■ **What the task asks**: Up to and including the line that contains "# colours from", repeat each line of the data exactly, starting from the first.

■ **Supplied data**:
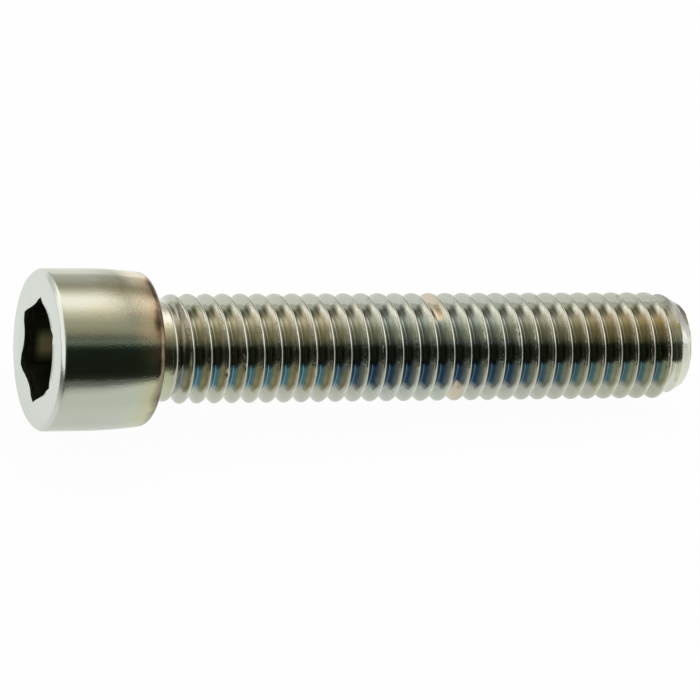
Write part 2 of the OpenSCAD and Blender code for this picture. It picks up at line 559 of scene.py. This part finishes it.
# %% [markdown]
# ## Colours of the plating
# The film on the plating is so thin that light waves in it add up or cancel. Where it dried
# thin it looks like bare metal, and where it ran together it goes through gold, brown, blue
# and teal, as on tempered steel. On a thread it is thinnest on the crest and thickest in the
# root. The palettes also hold painted light: the near white on each crest's tip side is painted
# highlight, and the dark at the foot of each root is painted shade. A band on the lower
# front side has darker palettes, whose darkness is painted shade too. Each palette names the
# colours from one crest to the next, and a ramp lays them out over the phase.

# %% Palettes
across_thread = {
    "crest": 0.0, "rounding": 0.18, "far flank": 0.3, "root edge": 0.42, "root": 0.5,
    "foot": 0.6, "low flank": 0.7, "flank": 0.8, "shoulder": 0.9,
}
# Near white after each crest is painted highlight, and the dark at each root's foot is painted
# shade.
main_palettes_with_painted_light = {
    "olive": ((0.76, 0.74, 0.66), (0.92, 0.91, 0.84), (0.95, 0.95, 0.92), (0.95, 0.95, 0.92),
              (0.80, 0.79, 0.71), (0.20, 0.20, 0.14), (0.38, 0.35, 0.25), (0.40, 0.36, 0.26),
              (0.50, 0.46, 0.36)),
    "slate": ((0.74, 0.76, 0.68), (0.90, 0.92, 0.86), (0.93, 0.95, 0.92), (0.92, 0.95, 0.93),
              (0.74, 0.77, 0.72), (0.09, 0.11, 0.12), (0.22, 0.25, 0.26), (0.34, 0.38, 0.35),
              (0.48, 0.51, 0.46)),
    "bronze": ((0.76, 0.73, 0.62), (0.94, 0.91, 0.80), (0.95, 0.93, 0.88), (0.95, 0.92, 0.84),
               (0.78, 0.74, 0.62), (0.18, 0.17, 0.11), (0.28, 0.25, 0.15), (0.27, 0.23, 0.15),
               (0.40, 0.35, 0.26)),
}
band_palettes_with_painted_light = {
    "olive": ((0.54, 0.51, 0.40), (0.88, 0.90, 0.84), (0.92, 0.93, 0.90), (0.46, 0.58, 0.64),
              (0.22, 0.42, 0.60), (0.06, 0.16, 0.23), (0.13, 0.20, 0.19), (0.29, 0.27, 0.15),
              (0.25, 0.19, 0.10)),
    "slate": ((0.66, 0.65, 0.56), (0.90, 0.90, 0.82), (0.95, 0.93, 0.84), (0.40, 0.46, 0.50),
              (0.16, 0.24, 0.38), (0.015, 0.05, 0.09), (0.02, 0.05, 0.10), (0.09, 0.11, 0.14),
              (0.17, 0.18, 0.17)),
    "bronze": ((0.62, 0.59, 0.47), (0.88, 0.88, 0.80), (0.92, 0.93, 0.88), (0.58, 0.60, 0.62),
               (0.22, 0.32, 0.43), (0.05, 0.12, 0.13), (0.10, 0.17, 0.19), (0.25, 0.31, 0.23),
               (0.27, 0.25, 0.16)),
}
print(len(main_palettes_with_painted_light) + len(band_palettes_with_painted_light), "palettes of", len(across_thread), "colours")

# %% [markdown]
# ### Mixing and masking
# Colours go through Mix nodes and ramps, because a Math node would turn them grey. A mask is a
# value from 0 to 1 that says where a colour lies, and a wash is one flat tint laid over what is
# there already, as strongly as its mask says.

# %% Mixing and masking
def flat(colour):
    """A colour as a socket takes it, with full alpha."""
    return (*colour, 1)


def blend(factor, low, high):
    """Low where the factor is 0 and high where it is 1, for colours."""
    return Wire.of(factor.tree, "ShaderNodeMix", {"data_type": "RGBA"},
                   {0: factor, 6: low, 7: high}, 2)


def washed(under, mask, tint):
    """A colour with a flat tint over it where the mask is 1."""
    return blend(mask, under, flat(tint))


def laid_over(factor, stops):
    """A ramp from pairs of a place and a colour."""
    return Wire.of(factor.tree, "ShaderNodeValToRGB", {"stops": stops}, {0: factor})


def within(value, low, high, blur):
    """1 between low and high, and 0 outside them."""
    return value.step(low - blur, low + blur) * (1 - value.step(high - blur, high + blur))


nickel, straw, tan = (0.66, 0.67, 0.60), (0.66, 0.60, 0.44), (0.46, 0.44, 0.35)
painted_shade_black, peach, gold = (0.05, 0.05, 0.04), (0.74, 0.61, 0.48), (0.97, 0.80, 0.38)
print("plain metal:", nickel, " darkest tint:", painted_shade_black)

# %% [markdown]
# ### Three palettes along the shank
# The thread is olive near the head, slate in the middle and bronze near the tip. One passes
# into the next over several threads, and slow noise moves the places where it does so, because
# a change at one station all round would look like a painted ring.

# %% Palettes along the shank
olive_to_slate, slate_to_bronze = (24, 30), (40, 50)
wander_scale, wander_reach = 0.35, 12


def laid_over_phase(colours):
    """A ramp from one crest to the next, through a palette's colours."""
    return laid_over(phase, list(zip(across_thread.values(), colours)) + [(1.0, colours[0])])


def along_shank(palettes):
    """Olive near the head, slate in the middle and bronze near the tip."""
    wandered = station + (noise(shade, spot, wander_scale) - 0.5) * wander_reach
    olive, slate, bronze = (laid_over_phase(palettes[k]) for k in ("olive", "slate", "bronze"))
    near_half = blend(wandered.step(*olive_to_slate), olive, slate)
    return blend(wandered.step(*slate_to_bronze), near_half, bronze)


print("olive up to", olive_to_slate[0], "mm and bronze from", slate_to_bronze[1], "mm")

# %% [markdown]
# ### The darker band on the low side
# On a band of the lower front side, darker and bluer palettes hold. Their blue and teal are the
# film's, and their darkness is painted shade. The band reaches further round in the roots than
# on the crests, so it is wider there and ends in teeth.

# %% The band on the low side
low_side_start, low_side_end, run_on = 0.678, 0.756, 0.045
start_blur, end_blur = 0.006, 0.012
in_root = 1 - (phase - 0.62).abs().step(0.18, 0.28)
toothed_share = share_of_turn - in_root * run_on
# The band's palettes add painted shade to the film's blue.
blue_band_with_painted_shade = share_of_turn.step(low_side_start - start_blur, low_side_start + start_blur)
blue_band_with_painted_shade = blue_band_with_painted_shade * (1 - toothed_share.step(low_side_end - end_blur, low_side_end + end_blur))
thread_colour = blend(blue_band_with_painted_shade, along_shank(main_palettes_with_painted_light), along_shank(band_palettes_with_painted_light))
print("the low side spans", round(360 * (low_side_end - low_side_start)), "degrees")

# %% [markdown]
# ### Painted dark lines and root shade
# Along the shank's line that faces the camera, the crests and the flanks before them are painted
# near black as a dark reflection. Along the top, the roots are painted dark as shade. All three
# are the same near black, so their masks are joined first, and the strongest one counts.

# %% Painted dark lines and root shade
dark_line_share = 0.637
from_line = (share_of_turn - dark_line_share).abs()
ridge = phase.ping_pong(0.5)
# Painted dark reflection on the crests along the line that faces the camera.
painted_dark_crests = (1 - from_line.step(0.07, 0.13)) * 0.3 + (1 - from_line.step(0.005, 0.035)) * 0.58
painted_dark_crests = painted_dark_crests * (1 - ridge.step(0.05, 0.11))
painted_dark_flanks = within(phase, 0.68, 0.92, 0.03) * (1 - from_line.step(0.01, 0.04)) * 0.55
# Painted shade in the roots along the top.
painted_root_shade = within(phase, 0.46, 0.79, 0.05) * within(share_of_turn, 0.45, 0.512, 0.014) * 0.7
thread_colour = washed(thread_colour, painted_dark_crests.at_least(painted_dark_flanks).at_least(painted_root_shade), painted_shade_black)
print("painted dark line at", round(360 * dark_line_share), "degrees round the screw")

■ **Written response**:
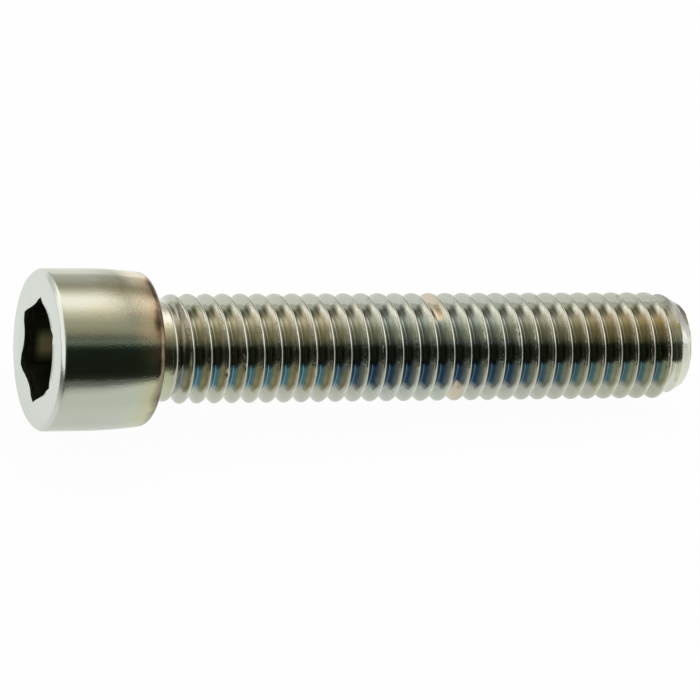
Write part 2 of the OpenSCAD and Blender code for this picture. It picks up at line 559 of scene.py. This part finishes it.
# %% [markdown]
# ## Colours of the plating
# The film on the plating is so thin that light waves in it add up or cancel. Where it dried
# thin it looks like bare metal, and where it ran together it goes through gold, brown, blue
# and teal, as on tempered steel. On a thread it is thinnest on the crest and thickest in the
# root. The palettes also hold painted light: the near white on each crest's tip side is painted
# highlight, and the dark at the foot of each root is painted shade. A band on the lower
# front side has darker palettes, whose darkness is painted shade too. Each palette names the
# colours from one crest to the next, and a ramp lays them out over the phase.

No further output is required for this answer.